Equation of State, Stability, Anisotropy and Nonlinear Elasticity of Diamond-Cubic (ZB) Silicon by Phonon Imaging at High Pressure

TL;DR

This study uses phonon imaging under high pressure to accurately determine the elastic properties, stability, and anisotropy of single-crystalline silicon in the diamond cubic phase, revealing the importance of nonlinear elasticity effects.

Contribution

It demonstrates the effectiveness of phonon imaging in measuring elastic constants of silicon up to phase transition and revises the understanding of nonlinear elasticity in cubic silicon.

Findings

Elastic constants measured up to 10 GPa

Nonlinear elasticity terms are significant beyond third-order

Silicon's mechanical stability and anisotropy are pressure-dependent

Abstract

Experimental phonon imaging in diamond anvils cell is demonstrated to be an adequate tool to extract the complete set of elastic constants of single-crystalline silicon up to the ZB$\rightarrow \beta-$Sn transition (10 GPa).
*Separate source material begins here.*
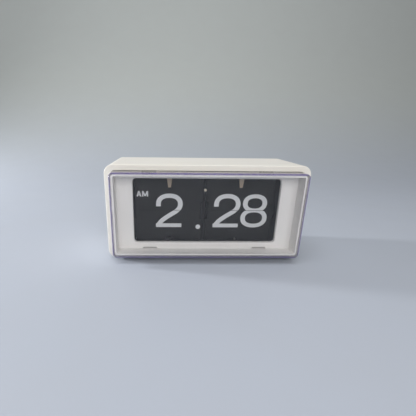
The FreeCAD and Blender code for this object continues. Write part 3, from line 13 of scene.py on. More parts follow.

Contrary to what was commonly admitted, we demonstrate that the development of the strain-energy density in terms of strains cannot be stopped, for silicon, after the terms containing the third-order elastic constants. Nonlinear elasticity, degree of anisotropy and pressure-induced mechanical stability of the cubic silicon structure are thus revisited and investigated in more detail.